Two weeks later, on September 6, the Soviet Union formally recognized the independence of the three Baltic states of Latvia, Lithuania and Estonia, and by the end of the year, with breathtaking speed, the entire Soviet apparatus had simply ceased to exist.
The threat of Soviet communism, so long a central part of Western life, trepidation and fear, was suddenly and completely gone.
Getting there, of course, was a long and hard road, one filled with many obstacles and pitfalls, and historians are still arguing about what brought it all about.
But 10 years prior to the Soviet Union's unexpected demise, a freshly-elected US president named Ronald Reagan made a famous, and highly prescient, prediction.
Speaking at Notre Dame University, he vowed, "The West will not contain communism, it will transcend communism. We will not bother to denounce it, we'll dismiss it as a sad, bizarre chapter in human history whose last pages are even now being written."
It was a message that Reagan went on to repeat throughout his two terms of office, as he highlighted the inherent weakness of the Soviet system, which so brazenly trampled on the basic and fundamental rights of its own citizens.
On my walk through Red Square last week, those words took on new meaning, when a tourist gave his camera to a friend, and approached Lenin's tomb while making a certain gesture commonly known as "the Bronx cheer" or "flipping the bird."
A stern looking Russian policeman stood by and watched, as the young tourist posed for the photo, the middle finger of his right-hand pointed squarely and unmistakably at the mausoleum. He then bounded off together with his companion, and they shared a good, hearty chuckle.
Years ago, the two would have been arrested and sent to Siberia for laughing at Lenin.

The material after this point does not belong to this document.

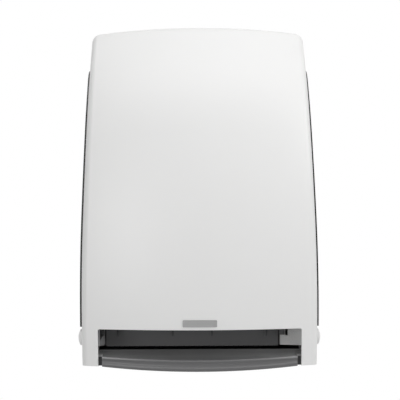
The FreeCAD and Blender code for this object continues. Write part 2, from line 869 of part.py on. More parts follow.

Now, it seemed, it was all just in a day's fun.
A similar fate, I am sure, awaits Osama and his ilk. If Israel and the West stand firm and confront them with the confidence and faith that guided us to victory over the Soviets, then the jihadists too will be brought to their knees.
And then, instead of inspiring fear, they too will become the objects of the laughter and derision that they so richly deserve.